Wie ein Lehrer, welcher der Rasselbande die grottige Klassenarbeit zurückgibt, hat er am Rand die Peinlichkeiten der "Ooops"-Geschmacklosigkeit festgehalten: Die Funktionsbuttons seien zu klein, die Schriften in Serif und Sans Serif wüst gemischt, zu geringe Textränder, dann aber wieder unnötig große Schriften und solche mit dem Charme uralter Computerspiele. Dazu ein billiges Farbschema, das an die frühen Tage der Computerei nach dem Monochrom erinnert, als bunt noch ein Wert an sich war. Und zu allem Überfluss das Bildmotiv eines Schlosses, dem man mit einem zu Recht längst im Mülleimer der Gestaltungsgeschichte verschwundenen Skeuomorphismus, der allerschlimmsten Materiallüge des Designs, die Illusion von Glanz und Tiefe verleihen wollte.
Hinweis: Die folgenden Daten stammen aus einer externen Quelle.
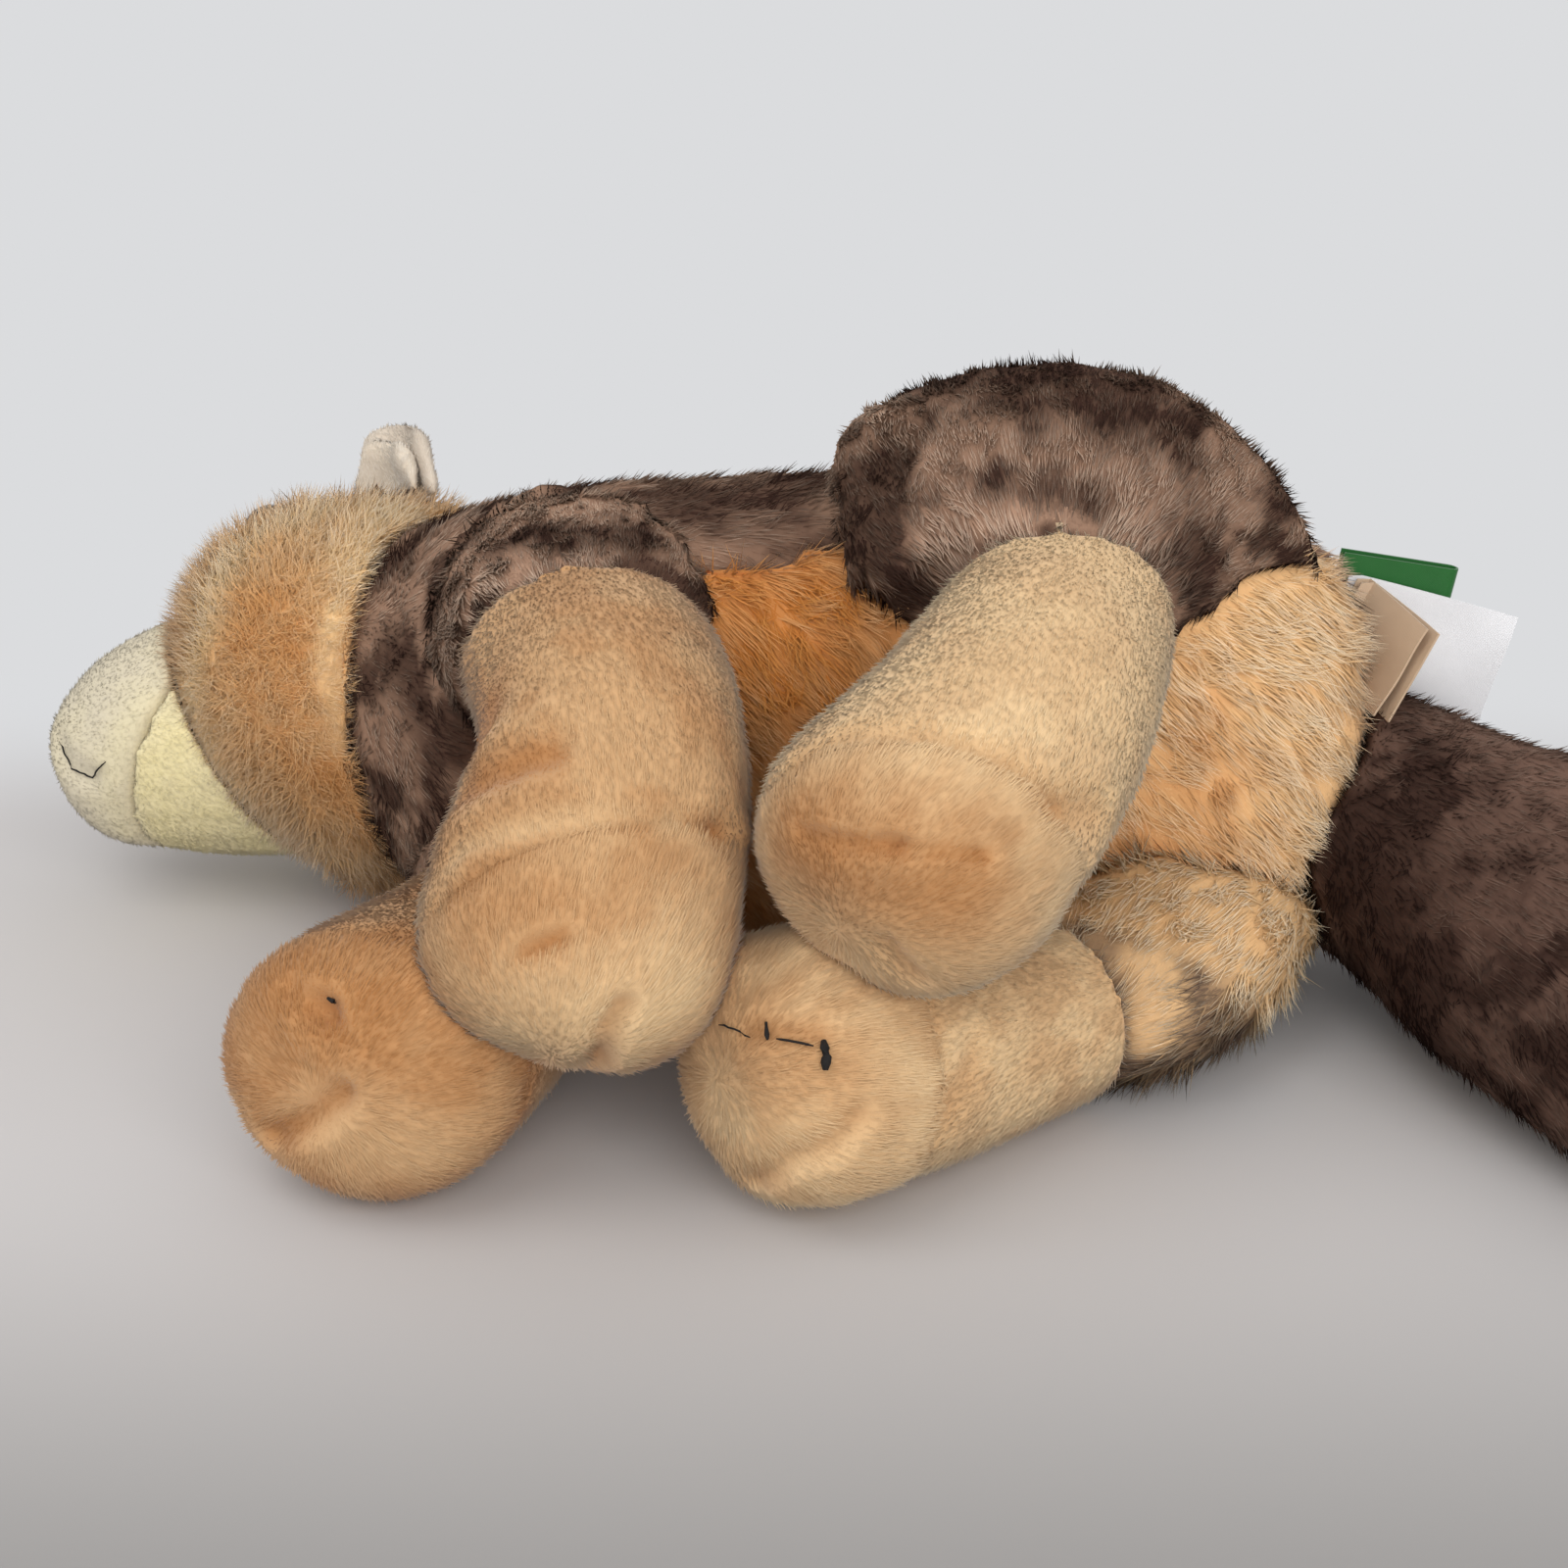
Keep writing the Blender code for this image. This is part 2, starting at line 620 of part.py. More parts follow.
FRONT_RIGHT = Leg(
    name="front_right",
    root=FRONT_RIGHT_ROOT,
    bend=FRONT_RIGHT_BEND,
    cuff=FRONT_RIGHT_CUFF,
    knee=FRONT_RIGHT_KNEE,
    paw=FRONT_RIGHT_PAW,
    top_name="shoulder",
    top_wide=SHOULDER_WIDE,
    bend_wide=CUFF_WIDE,
    top_tall=LOW_SHOULDER_TALL,
    bend_tall=LOW_SHOULDER_TALL,
    cuff_wide=CUFF_WIDE,
    cuff_tall=LOW_CUFF_TALL,
    paw_tall=LOW_PAW_TALL,
    toes=FRONT_RIGHT_TOES,
    sole_way=FRONT_RIGHT_SOLE_WAY,
    sole_back=FRONT_RIGHT_SOLE_BACK,
    rests_against=("trunk", "hind_right_leg"),
)
FRONT_LEFT = Leg(
    name="front_left",
    root=FRONT_LEFT_ROOT,
    bend=FRONT_LEFT_BEND,
    cuff=FRONT_LEFT_CUFF,
    knee=FRONT_LEFT_KNEE,
    paw=FRONT_LEFT_PAW,
    top_name="shoulder",
    top_wide=SHOULDER_WIDE,
    bend_wide=SHOULDER_BEND_WIDE,
    top_tall=SHOULDER_TALL,
    bend_tall=SHOULDER_BEND_TALL,
    cuff_wide=CUFF_WIDE,
    cuff_tall=CUFF_TALL,
    paw_tall=PAW_TALL,
    toes=FRONT_LEFT_TOES,
    sole_way=FRONT_LEFT_SOLE_WAY,
    sole_back=FRONT_LEFT_SOLE_BACK,
    rests_against=("trunk", "front_right_top", "front_right_leg", "hind_right_leg"),
)
HIND_LEFT = Leg(
    name="hind_left",
    root=HIND_LEFT_ROOT,
    bend=HIND_LEFT_BEND,
    cuff=HIND_LEFT_CUFF,
    knee=HIND_LEFT_KNEE,
    paw=HIND_LEFT_PAW,
    top_name="thigh",
    top_wide=THIGH_WIDE,
    bend_wide=THIGH_BEND_WIDE,
    top_tall=THIGH_TALL,
    bend_tall=THIGH_BEND_TALL,
    cuff_wide=THIGH_CUFF_WIDE,
    cuff_tall=THIGH_CUFF_TALL,
    paw_tall=PAW_TALL,
    toes=HIND_LEFT_TOES,
    sole_way=HIND_LEFT_SOLE_WAY,
    sole_back=HIND_LEFT_SOLE_BACK,
    rests_against=(
        "trunk",
        "hind_right_top",
        "hind_right_leg",
        "front_left_top",
        "front_left_leg",
    ),
)
LEGS = (HIND_RIGHT, FRONT_RIGHT, FRONT_LEFT, HIND_LEFT)
TAIL_MEETS = ("trunk", "hind_right_top")
HEAD_MEETS = ("trunk", "front_right_top", "front_right_leg", "front_left_top")


def sheet_mesh(name, path, width_way, wide):
    """A flat strip whose length follows the path, wide across it."""
    mesh = bmesh.new()
    rows = []
    for at in path:
        rows.append([mesh.verts.new(at + width_way * wide / 2 * side) for side in (-1, 0, 1)])
    for near, far in zip(rows, rows[1:]):
        for cell in range(2):
            mesh.faces.new((near[cell], far[cell], far[cell + 1], near[cell + 1]))
    data = bpy.data.meshes.new(name)
    mesh.to_mesh(data)
    mesh.free()
    return data


class Labels:
    """The ribbon loop, the item label and the two care labels, all sewn into one seam."""

    def __init__(self, shop, trunk_skin, neighbours):
        self.shop = shop
        self.neighbours = neighbours
        inside = Vector((HIP_X, LABEL_Y, LABEL_Z))
        self.seam, _ = skin_point(trunk_skin, inside, -FORWARD)
        self.loop()
        self.strip("item_label", 0, ITEM_LABEL_LONG, ITEM_LABEL_WIDE, ITEM_LABEL_DROOP, 0, WHITE_SATIN)
        turned = (CARE_LABEL_WIDE, CARE_LABEL_DROOP, CARE_LABEL_OUT, CREAM_SATIN)
        self.strip("care_label_back", -1, CARE_BACK_LONG, *turned)
        self.strip("care_label_front", -2, CARE_FRONT_LONG, *turned)

    def add(self, name, path, width_way, wide, finish):
        """Make a strip into a thin solid, cut back from the trunk and the tail."""
        made = self.shop.piece(name, sheet_mesh(name, path, width_way, wide), finish, 0)
        shell = made.modifiers.new("thickness", "SOLIDIFY")
        shell.thickness = LABEL_THICK
        shell.offset = 0
        shell.use_even_offset = True
        cut(made, *self.neighbours)

    def strip(self, name, layer, long, wide, droop, out, finish):
        """One label that hangs from the seam and curls a little towards the paws."""
        way = Vector((cos(droop) * cos(out), -sin(out), -sin(droop) * cos(out))).normalized()
        face = Vector((0, -1, 0))
        width_way = face.cross(way).normalized()
        normal = way.cross(width_way)
        start = self.seam + Vector((0, LABEL_STEP * layer, 0))
        path = [start + FORWARD * HIDDEN_ROOT]
        for step in range(LABEL_CELLS + 1):
            reach = long * step / LABEL_CELLS
            path.append(start + way * reach + normal * reach**2 / (2 * LABEL_CURL_RADIUS))
        self.add(name, path, width_way, wide, finish)

    def loop(self):
        """The ribbon, folded back on itself and sewn in by both ends."""
        way = Vector((cos(RIBBON_DROOP), 0, -sin(RIBBON_DROOP)))
        width_way = Vector((0, -1, 0)).cross(way).normalized()
        away = Vector((0, 1, 0))
        half = RIBBON_OPEN / 2
        middle = self.seam + away * (LABEL_STEP + half)
        straight = RIBBON_LONG + HIDDEN_ROOT - half
        near = [
            middle - away * half + way * (straight * step / LABEL_CELLS - HIDDEN_ROOT)
            for step in range(LABEL_CELLS + 1)
        ]
        bend = near[-1] + away * half
        turn = []
        for step in range(1, LABEL_CELLS):
            angle = pi * step / LABEL_CELLS
            turn.append(bend - away * half * cos(angle) + way * half * sin(angle))
        far = [point + away * RIBBON_OPEN for point in reversed(near)]
        self.add("ribbon_loop", [*near, *turn, *far], width_way, RIBBON_WIDE, GREEN_RIBBON)


def trunk_cage():
    """The trunk from the neck to the rump."""
    girths = (
        lying(NECK_X, NECK_Y, NECK_WIDE, NECK_TALL),
        lying(CHEST_X, TRUNK_Y, CHEST_WIDE, CHEST_TALL),
        lying(WAIST_X, TRUNK_Y, WAIST_WIDE, WAIST_TALL),
        lying(HIP_X, TRUNK_Y, HIP_WIDE, HIP_TALL),
        lying(RUMP_X, TRUNK_Y, RUMP_WIDE, RUMP_TALL),
    )
    return stuffed_cage("trunk", girths, NECK_ROUND, RUMP_ROUND)


def tail_cage():
    """The tail, which leaves the rump to the right and turns towards the paws."""
    girths = (
        Girth(TAIL_ROOT, TAIL_ROOT_WIDE, TAIL_ROOT_TALL),
        Girth(TAIL_BEND, TAIL_WIDE, TAIL_TALL),
        Girth(TAIL_SIDE, TAIL_WIDE, TAIL_TALL),
        Girth(TAIL_END, TAIL_TIP_WIDE, TAIL_TIP_TALL),
    )
    return stuffed_cage("tail", girths, LEG_ROUND, TAIL_TIP_ROUND)


def build():
    """Make the whole toy."""
    shop = Workshop("plush_wolf")
    table = shop.beyond("table", Vector((0, 0, 0)), -UP)

    trunk = trunk_cage()
    trunk_grown = shop.grown("trunk", trunk)
    seam = Vector((0, BELLY_SEAM_Y, 0))
    back_way = Vector((-sin(BELLY_SEAM_TURN), cos(BELLY_SEAM_TURN), 0))
    torso = shop.piece("torso", trunk, GREY_FUR)
    cut(torso, table, shop.beyond("belly_side", seam, -back_way))
    belly = shop.piece("belly_panel", trunk, ORANGE_FUR)
    cut(belly, table, shop.beyond("back_side", seam - back_way * SEAM_GAP, back_way))

    made = {"trunk": trunk_grown}
    for leg in LEGS:
        neighbours = [made[name] for name in leg.rests_against]
        top = leg.top_cage()
        made[leg.name + "_top"] = shop.grown(leg.name + "_top", top)
        fur = shop.piece(leg.name + "_" + leg.top_name, top, GREY_FUR)
        cut(fur, table, *neighbours)
        lower = leg.leg_cage()
        way = leg.sole_way.normalized()
        ankle = leg.paw - way * leg.sole_back
        shin = shop.piece(leg.name + "_leg", lower, BEIGE_PLUSH)
        sole_side = shop.beyond(leg.name + "_sole_side", ankle, way)
        cut(shin, table, sole_side, made[leg.name + "_top"], *neighbours)
        sole = shop.piece(leg.name + "_sole", lower, BEIGE_PLUSH)
        leg_side = shop.beyond(leg.name + "_leg_side", ankle + way * SEAM_GAP, -way)
        cut(sole, table, leg_side, *neighbours)
        cut(sole, *(shop.cutter(leg.name + "_crease", lens) for lens in leg.creases(lower)))
        made[leg.name + "_leg"] = shop.grown(leg.name + "_leg", lower)

    tail_form = tail_cage()
    tail = shop.piece("tail", tail_form, GREY_FUR)
    cut(tail, table, *(made[name] for name in TAIL_MEETS))
    Head(shop, [made[name] for name in HEAD_MEETS], table)
    Labels(shop, skin_of(trunk), [made["trunk"], shop.grown("tail", tail_form)])


build()
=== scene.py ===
"""A plush wolf lying on its right side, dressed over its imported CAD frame.

Every stuffed section of the CAD model is replaced by its sewn skin, and a Geometry Nodes tree
grows that section's pile on the skin. The eyes and the nose keep their CAD shape. The labels,
the ribbon and the threads are modelled on the places that the CAD gives them.

Metres, +Z up, head to -X, paws to -Y, as in the CAD.
"""

import logging
from dataclasses import dataclass, field
from enum import Enum
from functools import cache
from math import cos, pi, radians, sin

import bmesh
import bpy
import numpy as np
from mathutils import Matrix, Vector, noise
from mathutils.bvhtree import BVHTree


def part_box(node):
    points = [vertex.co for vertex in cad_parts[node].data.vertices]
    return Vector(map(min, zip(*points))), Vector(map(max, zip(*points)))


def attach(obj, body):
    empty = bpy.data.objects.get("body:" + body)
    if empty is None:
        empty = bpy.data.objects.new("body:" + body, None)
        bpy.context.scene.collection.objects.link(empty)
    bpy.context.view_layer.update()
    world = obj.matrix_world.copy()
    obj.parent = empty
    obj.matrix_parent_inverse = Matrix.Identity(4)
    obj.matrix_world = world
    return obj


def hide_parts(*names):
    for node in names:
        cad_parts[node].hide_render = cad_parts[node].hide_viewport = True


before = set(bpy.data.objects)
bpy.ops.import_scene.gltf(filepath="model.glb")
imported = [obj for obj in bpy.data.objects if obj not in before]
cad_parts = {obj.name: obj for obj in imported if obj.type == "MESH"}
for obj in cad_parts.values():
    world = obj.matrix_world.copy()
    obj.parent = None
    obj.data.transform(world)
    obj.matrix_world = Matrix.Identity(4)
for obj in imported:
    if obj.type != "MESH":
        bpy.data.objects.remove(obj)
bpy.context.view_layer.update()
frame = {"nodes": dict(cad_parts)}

MM = 0.001
BODY = "root"
PATTERN_MAP = "OFBake"
LUMP_GRAIN = 24 * MM
DEPTH_THAT_PARTS = 3 * MM
# Creases are darkened with their depth, up to a limit: painted shade in the folds.
PAINTED_SHADE_DEPTH = 9 * MM
DEEPEST_PAINTED_SHADE = 4 * MM
LOST_WHERE_PARTED = 0.45
SHORTEST_IN_CREASE = 0.4
LEAST_OPEN = 0.03
SHORTEST_STRAND, STRAND_SPREAD = 0.8, 0.35
MAP_EDGE = 0.02
STRAND_ON_MAP = 0.012
FRACTAL_FALL, FRACTAL_STEP = 0.8, 2.1
TABLE_CLEAR = 0.25 * MM
VIEW_RISE = radians(22)
SEEN_FROM = Vector((0, -cos(VIEW_RISE), sin(VIEW_RISE)))
LOG = logging.getLogger("plush_wolf")


def mm(x: float, y: float, z: float) -> Vector:
    """A point or a length given in millimetres."""
    return Vector((x, y, z)) * MM


def line(*corners: tuple[float, float, float]) -> tuple[Vector, ...]:
    """A line through corners, or a spot on one, given in millimetres."""
    return tuple(mm(*corner) for corner in corners)


def linear(colour: str) -> tuple[float, float, float, float]:
    """Turn an sRGB hex colour into Blender's linear one.

    Args:
        colour: The colour as "#RRGGBB".

    Returns:
        Red, green, blue and a full alpha.
    """
    shares = [int(colour[start : start + 2], 16) / 255 for start in (1, 3, 5)]
    return (*(s / 12.92 if s <= 0.04045 else ((s + 0.055) / 1.055) ** 2.4 for s in shares), 1.0)


def feed(tree: bpy.types.NodeTree, node: bpy.types.Node, links: dict) -> None:
    """Give a node its inputs.

    Args:
        tree: The node's tree.
        node: The node.
        links: For each input, by name or number, what feeds it: a node, which gives its first
            live output, a socket or a plain value.
    """
    for name, value in links.items():
        if isinstance(value, bpy.types.Node):
            value = next(socket for socket in value.outputs if socket.enabled)
        if isinstance(value, bpy.types.NodeSocket):
            tree.links.new(value, node.inputs[name])
        else:
            node.inputs[name].default_value = value


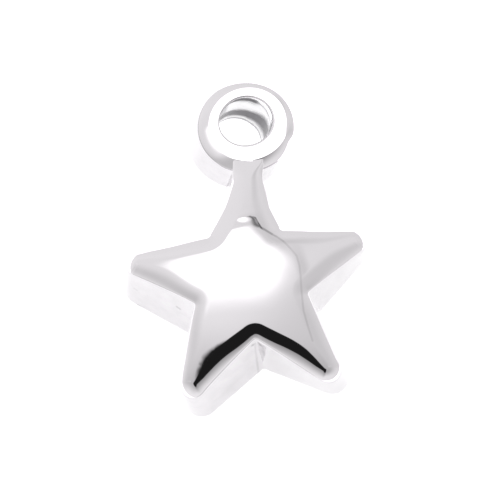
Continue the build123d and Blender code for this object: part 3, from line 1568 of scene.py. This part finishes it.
def face_reflection_lines() -> PaintedLines:
    """A painted reflection: a thin dark reflected line down the right of the face, darker where it
    starts beside the neck.

    Returns:
        The painted reflected lines, measured in plan.
    """
    # Across and along the pendant, and the strength of the stretch that starts there
    reflected_line = (
        (1.22, -0.52, 0.28), (1.37, -0.62, 0.22), (1.63, -0.86, 0.16), (1.88, -1.19, 0.13),
        (2.09, -1.51, 0.13), (2.16, -1.94, 0.14), (2.16, -2.36, 0.14), (2.13, -2.96, 0.15),
        (2.12, -3.78, 0.15), (2.22, -4.38, 0.13), (2.35, -4.98, 0.0),
    )
    half_width = 0.045
    painted_lines = [PaintedLine((0.80, -0.18, 0), (1.20, -0.50, 0), 0.050, 0.42)]
    for (x, y, strength), (next_x, next_y, _) in zip(reflected_line, reflected_line[1:]):
        painted_lines.append(PaintedLine((x, y, 0), (next_x, next_y, 0), half_width, strength))
    return PaintedLines("face_reflection_lines", tuple(painted_lines), flat=True)


def wall_shade_lines() -> PaintedLines:
    """Painted shade: dark lines on the left arm's wall, between the two legs and on the neck's wall by
    the loop.

    Returns:
        The painted shade lines, each from one place to another.
    """
    # Start, end, half width, strength
    return PaintedLines("wall_shade_lines", (
        PaintedLine((-4.66, -1.50, 1.50), (-4.58, -1.54, 1.48), 0.07, 0.08),
        PaintedLine((-4.65, -1.82, 0.22), (-4.57, -1.84, 0.20), 0.07, 0.28),
        PaintedLine((-2.97, -2.66, 2.06), (-2.87, -2.70, 2.04), 0.09, 0.24),
        PaintedLine((-0.10, -4.84, 2.96), (-0.04, -4.84, 2.90), 0.09, 0.26),
        PaintedLine((0.20, -4.88, 2.96), (0.26, -4.88, 2.90), 0.09, 0.30),
        PaintedLine((0.04, -4.82, 2.95), (0.05, -5.23, 0.40), 0.06, 0.16),
        PaintedLine((0.35, -4.90, 2.95), (0.34, -5.06, 1.90), 0.06, 0.12),
        PaintedLine((0.04, -5.26, 0.24), (0.34, -5.35, 0.10), 0.09, 0.24),
        PaintedLine((-0.08, 2.64, 2.80), (-0.50, 2.65, 0.45), 0.06, 0.28),
    ))


@dataclass(frozen=True)
class Silver:
    """Polished silver, with the faint waviness of hand polishing.

    The waviness is the depth of the waves in metres. Painted shade in the bore darkens the silver and
    makes it rougher where its mask is 1, and painted shade on the walls and painted dark lines multiply
    its colour.
    """

    name: str
    colour: tuple[float, float, float] = (0.95, 0.92, 0.95)
    roughness: float = 0.04
    waviness: float = 2.5e-6
    polish: HandPolish = HandPolish()
    # The bore's painted shade with its dark colour and roughness, the walls' painted shade, and painted
    # dark lines
    bore_shade: BoreShade | None = None
    bore_shade_colour: tuple[float, float, float] = (0.115, 0.11, 0.12)
    bore_shade_roughness: float = 0.25
    wall_shade: WallShade | None = None
    painted_lines: PaintedLines | None = None

    def material(self) -> bpy.types.Material:
        """Makes the material of this finish.

        Returns:
            The material.
        """
        material = bpy.data.materials.new(self.name)
        material.use_nodes = True
        sheet = NodeSheet(material.node_tree)
        bump = sheet.add("ShaderNodeBump")
        sheet.feed_all(bump, Height=self.polish.layer(sheet), Distance=self.waviness)
        tint: Term = (*self.colour, 1)
        roughness: Term = self.roughness
        # Painted shade in the bore: a dark colour mixed in, and more roughness, where its mask is 1
        if self.bore_shade:
            mask = self.bore_shade.layer(sheet)
            tint = sheet.blend(mask, tint, (*self.bore_shade_colour, 1))
            roughness = sheet.math("MULTIPLY_ADD", mask, self.bore_shade_roughness, roughness)
        # Painted shade on the walls and painted dark lines darken the colour
        for effect in (self.wall_shade, self.painted_lines):
            if effect:
                tint = sheet.blend(effect.layer(sheet), BLACK, tint)
        sheet.feed_all(
            material.node_tree.nodes["Principled BSDF"],
            Base_Color=tint,
            Metallic=1.0,
            Roughness=roughness,
            Normal=bump.outputs["Normal"],
        )
        return material


@dataclass
class Pendant:
    """The whole casting: star, neck and loop as one skin."""

    star: StarBody
    loop: Loop
    finishes: dict[Skin, Silver]

    def build(self) -> bpy.types.Object:
        """Makes the star and the loop, joins them into one closed skin and dresses it.

        Returns:
            The pendant, in metres at its place in the frame.
        """
        body = mesh_object("pendant", *self.star.surface())
        rings, skins = self.loop.rings()
        rows, columns, _ = rings.shape
        faces = band_faces(rows, columns, True)[:, ::-1]
        tube = mesh_object("loop", rings.reshape(-1, 3), [faces], np.repeat(skins, columns))
        log.info("star: %d faces, loop: %d faces", len(body.data.polygons), len(tube.data.polygons))
        for skin in Skin:
            material = self.finishes[skin].material()
            body.data.materials.append(material)
            tube.data.materials.append(material)
        self.join(body, tube)
        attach(body, "root")
        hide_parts(NODE)
        log.info("pendant: %d faces after joining", len(body.data.polygons))
        return body

    @staticmethod
    def join(body: bpy.types.Object, tube: bpy.types.Object) -> None:
        """Joins the loop to the star, turns the mesh into metres and smooths it.

        Args:
            body: Star and neck, which become the whole pendant.
            tube: Loop, which is used up.
        """
        union = body.modifiers.new("join", "BOOLEAN")
        union.operation = "UNION"
        union.solver = "MANIFOLD"
        union.object = tube
        depsgraph = bpy.context.evaluated_depsgraph_get()
        joined = bpy.data.meshes.new_from_object(body.evaluated_get(depsgraph), depsgraph=depsgraph)
        body.modifiers.clear()
        bpy.data.objects.remove(tube)
        joined.transform(Matrix.Scale(MM, 4))
        joined.polygons.foreach_set("use_smooth", np.ones(len(joined.polygons), bool))
        joined.set_sharp_from_angle(angle=math.radians(SHARP_ANGLE))
        body.data = joined


def main() -> None:
    """Builds the pendant and the studio, and reports each."""
    bore = next(mount for mount in frame["record"]["mounts"] if mount["name"] == "loop_bore")
    loop = Loop(centre=Vector(bore["pos_m"]) / MM, axis=Vector(bore["axis"]))
    star = StarBody(centre=(loop.centre.x - loop.beside_star, loop.centre.y - loop.above_star))
    # The face carries painted reflected lines, the bore painted shade, and the walls painted shade and
    # painted shadow lines
    bore_shade = BoreShade(centre=tuple(loop.centre), axis=tuple(loop.axis))
    finishes = {
        Skin.FACE: Silver("polished_face", painted_lines=face_reflection_lines()),
        Skin.BACK: Silver("polished_back", (0.90, 0.89, 0.90), 0.12),
        Skin.BORE: Silver("polished_bore", (0.86, 0.855, 0.865), 0.06, bore_shade=bore_shade),
        Skin.WALL: Silver("polished_wall", (1.0, 0.975, 1.0), 0.08, wall_shade=WallShade(), painted_lines=wall_shade_lines()),
    }
    Pendant(star, loop, finishes).build()
    Studio().build(star.centre)


if __name__ == "__main__":
    main()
Wer diese "Ooops"-Tafel entworfen hat, gehört also nicht nur ins Gefängnis (schon, wegen der Erpressung), der sollte zur Strafe auch wenigstens 24 Stunden am Stück Minesweeper spielen müssen! Jawoll: auf einem Windows-3-Rechner. Denn die waren damals fast durchgängig so gehalten wie die Designverhunzung des "Wannacry" heute. Und falls Sie es noch nicht wissen: Der Wurm heißt so wegen der "Ooops"-Tafel.